Los hermanos Andrés y Jorge Tirado.RR.SS.
“El denunciante nos solicita el apoyo para verificar la situación de sus familiares, pidiendo que lo acompañáramos al domicilio referido con la finalidad de cerciorarse de que estuvieran bien”, continúa el expediente. Los dos policías, un hombre y una mujer, llegan junto al hijo de Ochoa a Medellín 113 a las 14.00. El civil llama a la puerta. Sala una persona de “sexo femenino, complexión robusta, de tez morena, 1,55 metros de altura, cabello corto de color negro, pantalón de color rojo, blusa florada de color azul, chaleco de color azul”, describe el informe. Es Abrego.
“De manera inmediata a que ingresa el denunciante, escuchamos del interior de la planta baja un grito de auxilio de la voz de una femenina y seguido de este se escucha como el denunciante grita: ‘¡Mama!’”. Uno de los agentes entra corriendo tras él, la otra se queda vigilando la puerta. El policía irrumpe en el salón, donde se encuentra con Ochoa “en silla de ruedas de color negro y cromado, maniatada de las manos y de los pies con cinta adhesiva color gris”. A un metro y medio ve también a Azuher Lara, Sally Mechaell Arenas y su hijo de tres años.

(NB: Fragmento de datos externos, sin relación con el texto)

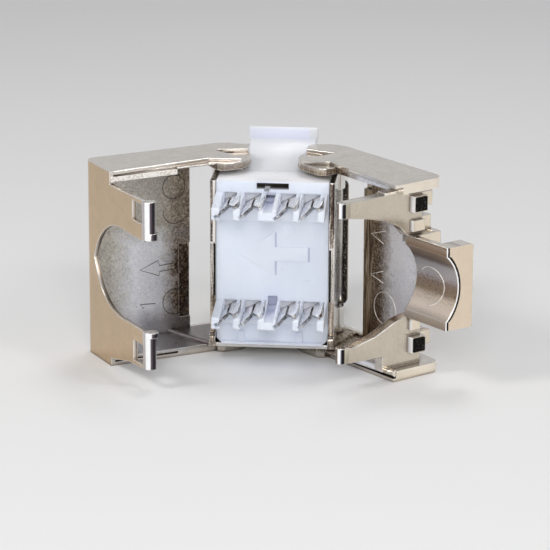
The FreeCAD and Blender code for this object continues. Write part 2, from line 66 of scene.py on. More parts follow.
def wing(side, s, t, z):
    """Wing coordinates (s across, t forward, z up, in mm) to frame metres, as the wings stand."""
    if side == "L":
        a, x, px = LEFT_OPEN, -HALF_W + s, -PIVOT_X
    else:
        a, x, px = RIGHT_OPEN, HALF_W - s, PIVOT_X
    dx, dy = x - px, (PIVOT_Y - PIVOT_T + t) - PIVOT_Y
    return P(px + dx * math.cos(a) - dy * math.sin(a), PIVOT_Y + dx * math.sin(a) + dy * math.cos(a), z)


# ------------------------------------------------------------------ material kit
class Mat:
    def __init__(self, name):
        self.m = bpy.data.materials.new(name)
        self.m.use_nodes = True
        self.nt = self.m.node_tree
        self.nt.nodes.clear()
        self.out = self.node("ShaderNodeOutputMaterial")
        self.bsdf = self.node("ShaderNodeBsdfPrincipled")
        self.link(self.bsdf.outputs[0], self.out.inputs[0])
        self.coord = self.node("ShaderNodeTexCoord").outputs["Object"]

    def node(self, kind, **values):
        n = self.nt.nodes.new(kind)
        for k, v in values.items():
            setattr(n, k, v)
        return n

    def link(self, a, b):
        self.nt.links.new(a, b)

    def noise(self, scale, detail=4.0, rough=0.55, vec=None, distortion=0.0):
        n = self.node("ShaderNodeTexNoise")
        n.inputs["Scale"].default_value = scale
        n.inputs["Detail"].default_value = detail
        n.inputs["Roughness"].default_value = rough
        n.inputs["Distortion"].default_value = distortion
        self.link(vec or self.coord, n.inputs["Vector"])
        return n.outputs["Fac"]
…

El hijo de Ochoa le quita la mordaza a su madre, que denuncia que Abrego, Arenas y Lara la tienen secuestrada. La mujer no sabe si sus sobrinos y su esposo están en la casa o les han llevado a otro lugar. Los sospechosos son arrestados al momento. La policía inspecciona el resto de la vivienda en busca de los hermanos Tirado y González, “ante la sospecha razonada de que el resto de víctimas pudieran encontrarse al interior del inmueble”. Al fondo, a la derecha, en una bodega estrecha, encuentran los tres cadáveres, cubiertos “por un plástico tipo mantel blanco con transparencias”. “Los cuerpos estaban encintados de boca, cara, manos y pies con cinta gris”, indica el informe. Llevaban muertos desde el viernes. Son las 14.48 de un domingo de diciembre.